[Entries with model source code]
:::

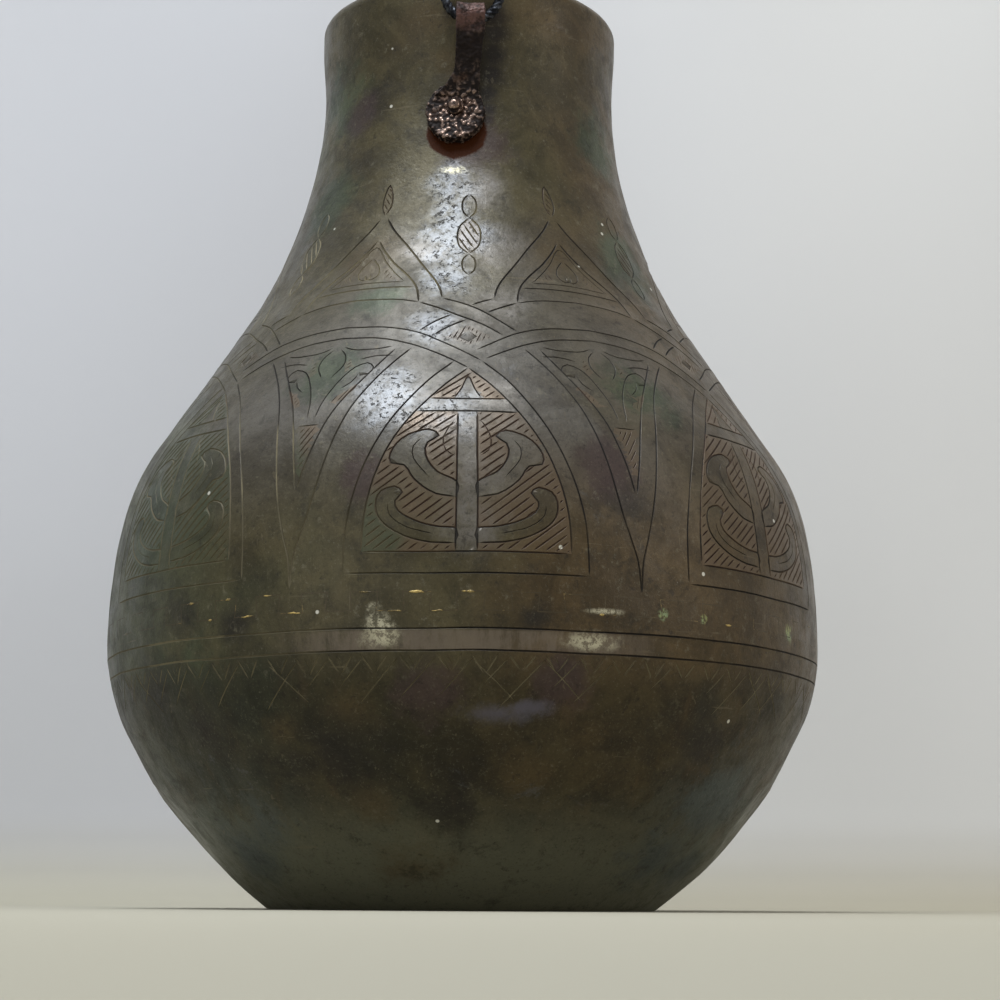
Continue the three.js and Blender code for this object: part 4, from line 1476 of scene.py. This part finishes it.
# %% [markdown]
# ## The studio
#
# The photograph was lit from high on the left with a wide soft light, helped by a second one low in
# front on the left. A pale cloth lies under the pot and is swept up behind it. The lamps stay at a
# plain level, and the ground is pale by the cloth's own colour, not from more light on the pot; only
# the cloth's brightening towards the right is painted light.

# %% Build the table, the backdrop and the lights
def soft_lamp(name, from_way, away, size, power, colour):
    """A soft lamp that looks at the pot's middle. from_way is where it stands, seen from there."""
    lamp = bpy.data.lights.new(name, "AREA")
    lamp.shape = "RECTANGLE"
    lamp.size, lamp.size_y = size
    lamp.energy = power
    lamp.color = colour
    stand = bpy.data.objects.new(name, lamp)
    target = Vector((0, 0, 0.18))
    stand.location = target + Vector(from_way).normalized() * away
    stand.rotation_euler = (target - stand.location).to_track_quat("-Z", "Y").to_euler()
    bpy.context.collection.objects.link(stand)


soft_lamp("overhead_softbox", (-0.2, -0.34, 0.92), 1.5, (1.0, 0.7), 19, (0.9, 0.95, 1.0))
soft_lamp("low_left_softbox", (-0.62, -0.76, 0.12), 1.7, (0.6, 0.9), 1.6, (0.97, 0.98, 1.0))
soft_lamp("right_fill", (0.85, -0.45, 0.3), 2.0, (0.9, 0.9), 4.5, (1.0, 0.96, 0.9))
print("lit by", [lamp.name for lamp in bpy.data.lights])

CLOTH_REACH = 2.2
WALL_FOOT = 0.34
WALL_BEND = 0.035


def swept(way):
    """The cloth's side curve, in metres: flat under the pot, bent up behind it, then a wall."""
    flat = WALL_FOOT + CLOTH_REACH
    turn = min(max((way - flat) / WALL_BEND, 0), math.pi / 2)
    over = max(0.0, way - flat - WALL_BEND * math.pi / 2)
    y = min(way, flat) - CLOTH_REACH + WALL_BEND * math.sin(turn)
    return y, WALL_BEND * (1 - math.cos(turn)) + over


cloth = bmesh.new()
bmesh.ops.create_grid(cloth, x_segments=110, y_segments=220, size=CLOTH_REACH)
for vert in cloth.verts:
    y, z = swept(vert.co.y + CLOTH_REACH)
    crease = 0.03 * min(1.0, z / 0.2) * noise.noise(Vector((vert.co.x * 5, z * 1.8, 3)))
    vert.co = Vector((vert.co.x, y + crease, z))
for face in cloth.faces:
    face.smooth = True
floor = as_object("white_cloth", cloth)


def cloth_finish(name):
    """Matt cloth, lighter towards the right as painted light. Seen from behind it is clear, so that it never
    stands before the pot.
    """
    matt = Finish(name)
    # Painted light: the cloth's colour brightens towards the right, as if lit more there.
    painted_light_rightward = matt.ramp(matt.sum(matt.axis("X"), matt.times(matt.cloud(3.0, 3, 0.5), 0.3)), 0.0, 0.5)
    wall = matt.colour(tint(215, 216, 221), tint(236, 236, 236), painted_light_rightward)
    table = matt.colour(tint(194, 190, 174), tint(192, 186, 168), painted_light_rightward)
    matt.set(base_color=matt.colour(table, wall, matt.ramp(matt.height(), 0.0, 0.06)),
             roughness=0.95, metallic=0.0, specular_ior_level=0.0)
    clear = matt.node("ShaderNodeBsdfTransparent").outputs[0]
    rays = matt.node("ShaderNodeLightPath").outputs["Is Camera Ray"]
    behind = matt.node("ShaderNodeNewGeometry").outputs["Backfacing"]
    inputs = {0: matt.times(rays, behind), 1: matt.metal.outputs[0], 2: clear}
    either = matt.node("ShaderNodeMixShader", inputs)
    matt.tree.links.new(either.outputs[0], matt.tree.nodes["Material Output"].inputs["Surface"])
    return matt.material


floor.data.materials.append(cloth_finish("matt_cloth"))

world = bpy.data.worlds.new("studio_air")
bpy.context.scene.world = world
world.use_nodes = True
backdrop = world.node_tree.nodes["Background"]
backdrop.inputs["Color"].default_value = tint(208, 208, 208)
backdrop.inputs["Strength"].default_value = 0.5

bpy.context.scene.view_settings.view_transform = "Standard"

:::

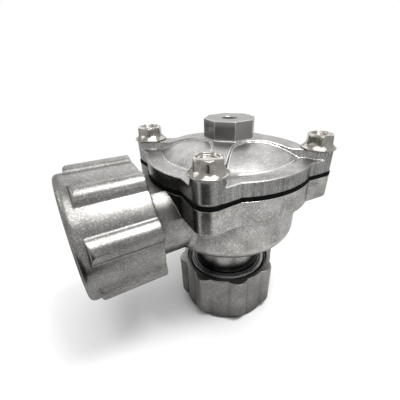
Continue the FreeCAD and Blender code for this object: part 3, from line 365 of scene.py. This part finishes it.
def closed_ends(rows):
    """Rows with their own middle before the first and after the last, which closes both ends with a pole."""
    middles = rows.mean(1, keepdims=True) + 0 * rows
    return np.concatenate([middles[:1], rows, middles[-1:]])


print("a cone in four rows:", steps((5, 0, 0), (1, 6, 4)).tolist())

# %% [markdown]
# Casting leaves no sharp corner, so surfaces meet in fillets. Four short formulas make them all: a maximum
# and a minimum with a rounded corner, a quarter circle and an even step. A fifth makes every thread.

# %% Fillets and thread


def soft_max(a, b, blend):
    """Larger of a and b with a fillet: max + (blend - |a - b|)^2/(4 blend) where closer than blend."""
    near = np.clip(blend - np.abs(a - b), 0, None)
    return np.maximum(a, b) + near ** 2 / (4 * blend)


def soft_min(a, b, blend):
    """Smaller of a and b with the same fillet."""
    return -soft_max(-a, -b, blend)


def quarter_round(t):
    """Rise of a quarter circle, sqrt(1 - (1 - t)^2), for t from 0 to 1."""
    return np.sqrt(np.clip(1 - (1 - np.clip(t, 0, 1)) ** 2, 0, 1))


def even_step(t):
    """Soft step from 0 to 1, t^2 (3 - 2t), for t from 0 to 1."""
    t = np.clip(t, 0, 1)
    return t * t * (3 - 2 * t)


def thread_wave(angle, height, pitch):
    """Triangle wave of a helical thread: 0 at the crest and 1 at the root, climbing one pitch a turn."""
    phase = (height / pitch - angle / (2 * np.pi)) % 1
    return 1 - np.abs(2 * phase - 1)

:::

Pull out all lines from the entries above that include the word "this".

### [Reply to the task]
Continue the three.js and Blender code for this object: part 4, from line 1476 of scene.py. This part finishes it.
Continue the FreeCAD and Blender code for this object: part 3, from line 365 of scene.py. This part finishes it.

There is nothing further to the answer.